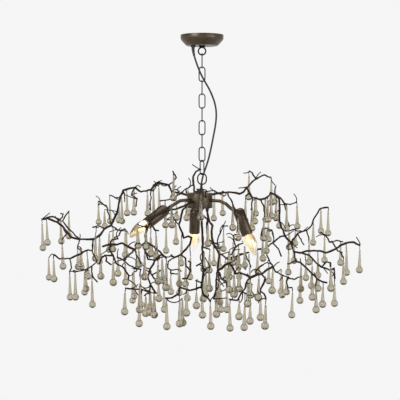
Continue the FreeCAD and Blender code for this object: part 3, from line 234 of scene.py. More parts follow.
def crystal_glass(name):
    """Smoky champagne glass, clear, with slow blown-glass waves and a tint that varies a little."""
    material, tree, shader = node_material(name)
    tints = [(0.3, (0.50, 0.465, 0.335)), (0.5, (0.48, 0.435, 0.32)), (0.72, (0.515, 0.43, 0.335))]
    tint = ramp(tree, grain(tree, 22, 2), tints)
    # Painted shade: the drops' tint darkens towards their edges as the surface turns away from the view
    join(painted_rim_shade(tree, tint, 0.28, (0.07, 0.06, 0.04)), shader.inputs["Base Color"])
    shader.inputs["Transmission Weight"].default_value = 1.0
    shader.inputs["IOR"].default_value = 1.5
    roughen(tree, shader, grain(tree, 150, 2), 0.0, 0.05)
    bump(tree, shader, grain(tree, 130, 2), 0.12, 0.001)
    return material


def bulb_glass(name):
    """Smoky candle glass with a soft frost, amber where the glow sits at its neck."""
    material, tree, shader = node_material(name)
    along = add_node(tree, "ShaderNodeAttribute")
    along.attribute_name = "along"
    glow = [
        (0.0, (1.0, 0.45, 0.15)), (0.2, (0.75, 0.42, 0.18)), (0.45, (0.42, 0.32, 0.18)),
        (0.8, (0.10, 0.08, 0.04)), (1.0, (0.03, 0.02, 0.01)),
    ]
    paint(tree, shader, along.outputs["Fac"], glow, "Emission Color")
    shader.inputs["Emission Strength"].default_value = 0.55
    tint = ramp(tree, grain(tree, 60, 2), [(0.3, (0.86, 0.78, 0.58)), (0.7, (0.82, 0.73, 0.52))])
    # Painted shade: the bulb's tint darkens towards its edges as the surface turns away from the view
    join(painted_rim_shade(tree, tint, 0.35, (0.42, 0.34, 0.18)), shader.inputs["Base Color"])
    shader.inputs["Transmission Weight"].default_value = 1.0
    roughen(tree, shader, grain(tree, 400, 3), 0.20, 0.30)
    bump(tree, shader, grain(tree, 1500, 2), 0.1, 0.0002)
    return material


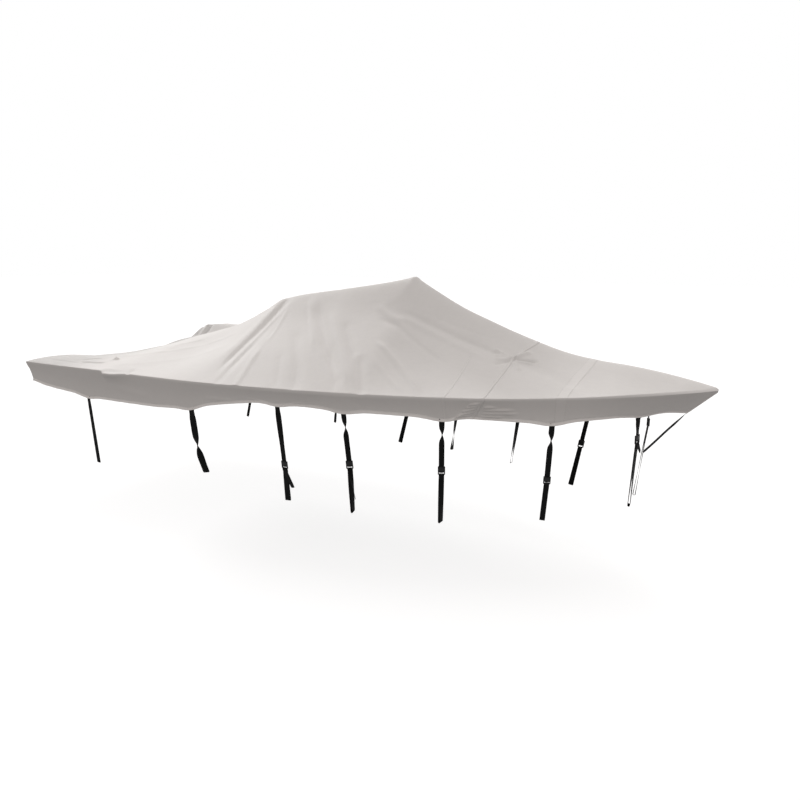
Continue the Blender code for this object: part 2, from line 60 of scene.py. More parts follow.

**REQUIREMENT:** Quote all the records. Keep every word exact.

**RESULT:**
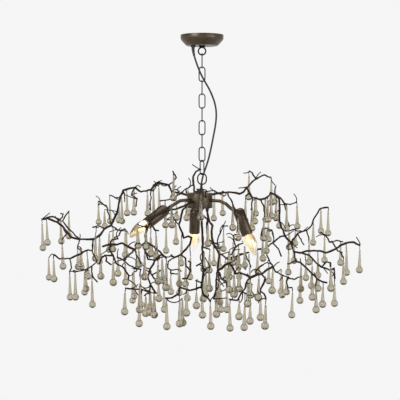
Continue the FreeCAD and Blender code for this object: part 3, from line 234 of scene.py. More parts follow.
def crystal_glass(name):
    """Smoky champagne glass, clear, with slow blown-glass waves and a tint that varies a little."""
    material, tree, shader = node_material(name)
    tints = [(0.3, (0.50, 0.465, 0.335)), (0.5, (0.48, 0.435, 0.32)), (0.72, (0.515, 0.43, 0.335))]
    tint = ramp(tree, grain(tree, 22, 2), tints)
    # Painted shade: the drops' tint darkens towards their edges as the surface turns away from the view
    join(painted_rim_shade(tree, tint, 0.28, (0.07, 0.06, 0.04)), shader.inputs["Base Color"])
    shader.inputs["Transmission Weight"].default_value = 1.0
    shader.inputs["IOR"].default_value = 1.5
    roughen(tree, shader, grain(tree, 150, 2), 0.0, 0.05)
    bump(tree, shader, grain(tree, 130, 2), 0.12, 0.001)
    return material


def bulb_glass(name):
    """Smoky candle glass with a soft frost, amber where the glow sits at its neck."""
    material, tree, shader = node_material(name)
    along = add_node(tree, "ShaderNodeAttribute")
    along.attribute_name = "along"
    glow = [
        (0.0, (1.0, 0.45, 0.15)), (0.2, (0.75, 0.42, 0.18)), (0.45, (0.42, 0.32, 0.18)),
        (0.8, (0.10, 0.08, 0.04)), (1.0, (0.03, 0.02, 0.01)),
    ]
    paint(tree, shader, along.outputs["Fac"], glow, "Emission Color")
    shader.inputs["Emission Strength"].default_value = 0.55
    tint = ramp(tree, grain(tree, 60, 2), [(0.3, (0.86, 0.78, 0.58)), (0.7, (0.82, 0.73, 0.52))])
    # Painted shade: the bulb's tint darkens towards its edges as the surface turns away from the view
    join(painted_rim_shade(tree, tint, 0.35, (0.42, 0.34, 0.18)), shader.inputs["Base Color"])
    shader.inputs["Transmission Weight"].default_value = 1.0
    roughen(tree, shader, grain(tree, 400, 3), 0.20, 0.30)
    bump(tree, shader, grain(tree, 1500, 2), 0.1, 0.0002)
    return material


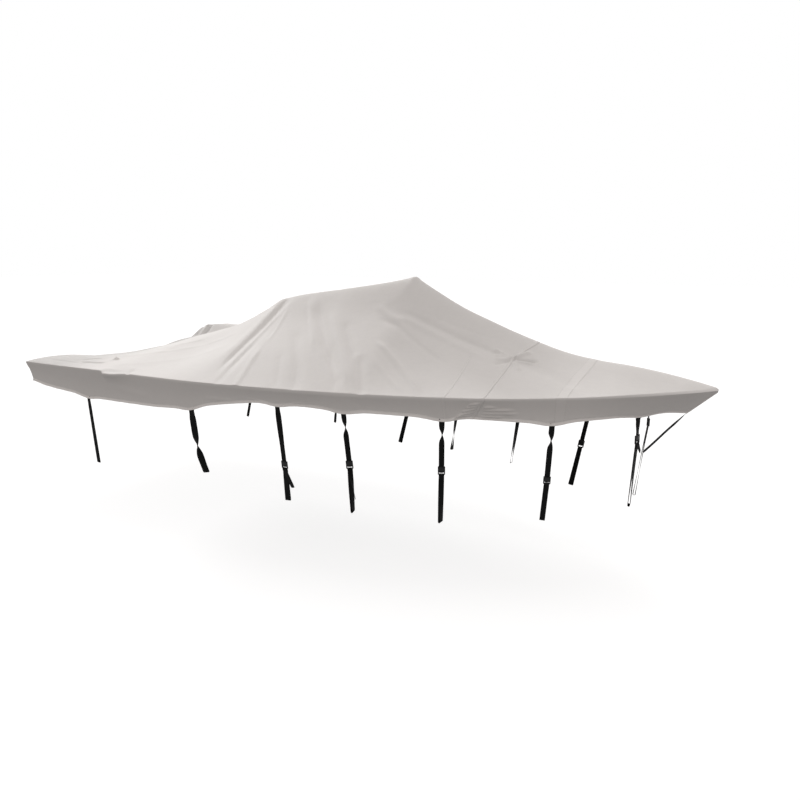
Continue the Blender code for this object: part 2, from line 60 of scene.py. More parts follow.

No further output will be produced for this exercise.